Concept

Montgomery Worsted Mills

Summary
The Montgomery Worsted Mills, known today as Montgomery Mills, is along the Wallkill River at the end of Factory Street in the Orange County village of Montgomery, New York. It was one of the earliest efforts to harness the river for industrial purposes. Founders Arthur Patchett and William Crabtree became prosperous and upstanding citizens who left their mark on the community they lived in. Many of the homes on the nearby stretch of Factory Street were built by them for their family, and their descendants still live in the Montgomery area. The mills are still in operation too, but are no longer property of the family or used to mill textiles. While they sell yarn, today the mill is primarily an electric power generation station. A deal is in the works to make it a City Winery. The mills today consist of a main brick building, running north-south along the river. An east-west wing built partly over the adjacent dam and its flume is three stories high and houses the Hydroelectric turbines. Another east-west wing holds the main office and store. A second brick building slightly uphill is today leased out to an architectural moldings business. One barn, the second one built, is slightly downriver in some adjacent woods. Factory Street becomes a gravel loop at the mill. Historically there were two large tenements for mill employees at the uphill edge of the property, but they were demolished several decades ago.

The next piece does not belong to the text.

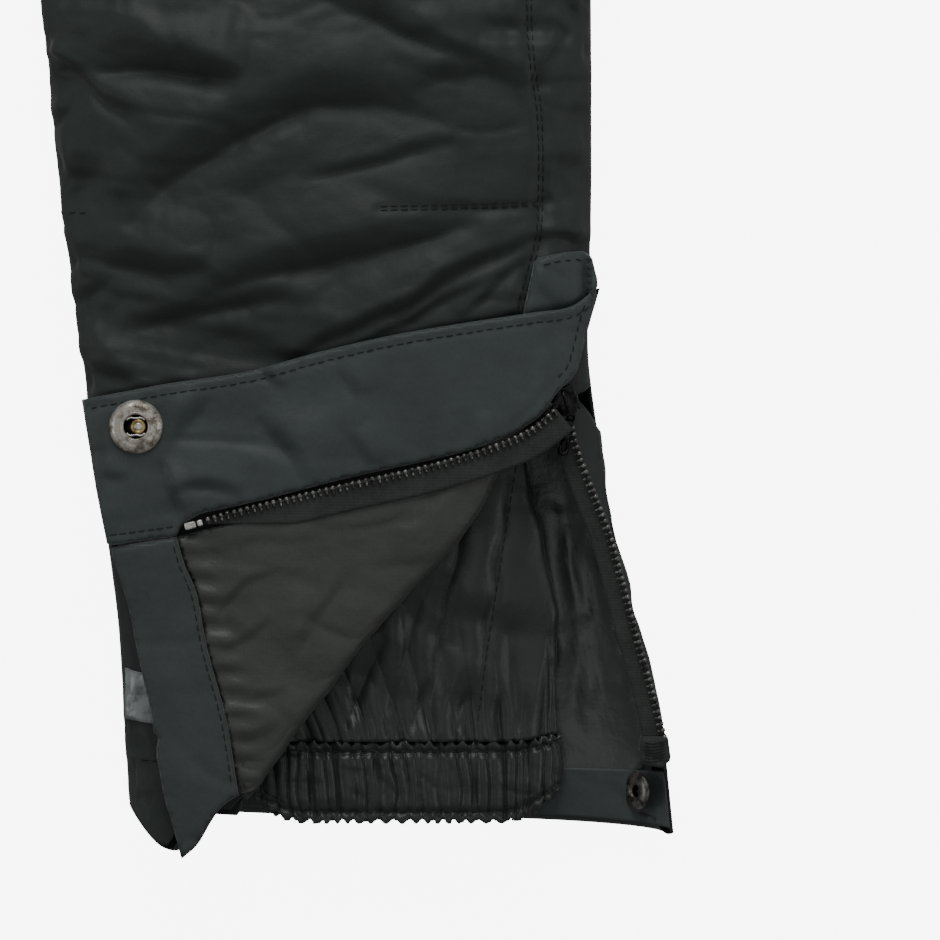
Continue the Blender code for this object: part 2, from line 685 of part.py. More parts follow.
def right_opening():
    """Closed zip of the right leg, its flap and snap."""
    bottom, top = RIGHT_ZIP[1], RIGHT_ZIP[0]
    origin, direction, up = zip_closed("right", bottom, top, pull_way=-1)
    outward = direction.cross(up).normalized()
    if outward.x > 0:
        outward = -outward
    length = (Vector((*top, 0)) - Vector((*bottom, 0))).length
    hinge = origin + direction * FLAP_END - outward * FLAP_IN + up * (FLAP_LIFT + FLAP_THICK / 2)
    pivot = empty("right_flap_pivot", hinge, direction, up)
    across = outward.dot(frame_of(pivot).to_3x3().col[0])
    wide = (FLAP_IN + FLAP_OUT) * across
    long = length - FLAP_END + 0.008
    outline = [(0, 0), (wide, 0), (wide, long * 0.86), (wide * 0.55, long), (0, long)]
    if across < 0:
        outline.reverse()
    plate("right_storm_flap", outline, FLAP_THICK, -FLAP_THICK / 2, SHELL_CLOTH, pivot)
    snap_x = (FLAP_IN + RIGHT_SNAP_OUT) * across
    snap_y = RIGHT_SNAP_END - FLAP_END
    snap_cap("right_snap_cap", pivot, (snap_x, snap_y), FLAP_THICK / 2 + 0.0003, 0.0)
    below = origin + direction * RIGHT_SNAP_END + outward * RIGHT_SNAP_OUT
    ground = crown(below.x, below.y)
    foot = empty("right_stud_place", ground + up * 0.0008, direction, up)
    tall = (below - ground).dot(up) + FLAP_LIFT - 0.0016
    profile = [(0, tall), (0.0024, tall), (0.0028, tall - 0.0010), (0.0020, tall - 0.0016),
               (0.0024, 0.0008), (0.0058, 0.0006), (0.0058, 0.0), (0, 0)]
    turned("right_snap_stud", profile, NICKEL, foot)


def trims(made):
    """Hem facing inside the left back, and the reflective strip of each leg."""
    rows = (-1.0, -0.3800, -0.3720)
    made["left_back_hem_facing"] = panel("left_back_hem_facing", 1, -1, FACING, SHELL_CLOTH, rows,
                                         hem_step=0.0015, span=(0.35, pi - 0.30))
    for word, side in (("left", 1), ("right", -1)):
        panel(f"{word}_reflector", side, 1, (-0.0008, 0.0004), REFLECTIVE, (-0.3590, -0.3440),
              span=(0.25, 0.95), columns=6)


pieces = trousers()
opening_cuts(pieces)
waist()
pockets()
gaiters()
left_opening()
trims(pieces)
left_stud(pieces)
right_opening()
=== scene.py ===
"""The looks of a child's ski pants, laid flat with the front up and the left leg's zip open.

X runs across the garment with the wearer's left leg at +X, Y runs from the hems up to the waist, and
Z rises from the floor. Every length is in metres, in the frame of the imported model.
"""

import json
from math import cos, pi, radians, sin

import bmesh
import bpy
import numpy as np
from mathutils import Matrix, Vector
from mathutils.bvhtree import BVHTree
from mathutils.geometry import delaunay_2d_cdt


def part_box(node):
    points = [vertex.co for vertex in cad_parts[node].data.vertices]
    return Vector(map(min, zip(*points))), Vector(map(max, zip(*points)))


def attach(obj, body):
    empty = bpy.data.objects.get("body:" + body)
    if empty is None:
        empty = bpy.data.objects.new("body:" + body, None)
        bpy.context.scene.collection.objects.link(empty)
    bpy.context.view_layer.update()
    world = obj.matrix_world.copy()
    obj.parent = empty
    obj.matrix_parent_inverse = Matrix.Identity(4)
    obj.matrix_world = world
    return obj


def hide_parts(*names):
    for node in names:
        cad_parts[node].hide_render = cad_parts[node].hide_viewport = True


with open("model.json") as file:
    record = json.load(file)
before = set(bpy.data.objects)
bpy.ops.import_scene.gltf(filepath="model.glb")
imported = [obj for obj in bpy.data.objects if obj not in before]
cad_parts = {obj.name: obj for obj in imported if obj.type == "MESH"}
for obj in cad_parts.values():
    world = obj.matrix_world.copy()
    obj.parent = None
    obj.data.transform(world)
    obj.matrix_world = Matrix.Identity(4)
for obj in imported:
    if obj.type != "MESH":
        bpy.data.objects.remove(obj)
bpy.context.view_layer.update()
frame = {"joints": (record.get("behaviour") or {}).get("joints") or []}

JOINTS = {joint["name"]: joint for joint in frame["joints"]}

# ---------------------------------------------------------------- the cut of the garment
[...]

The river had been dammed at the mill location since at least the 18th century, and a grist mill had long existed opposite the mill site on the west bank of the river when Johannes Miller began seeking investors for what was to be at first a cotton mill in 1813. It would be one of the earliest attempts to harness the Wallkill for industry. At that time wool came straight from locally farmed sheep and was completely processed at the mill. The cotton mill failed before it could even begin production and nothing happened with the site until about 1870, when an English immigrant, Edmund Ackroyd, bought the property and added a three-story addition.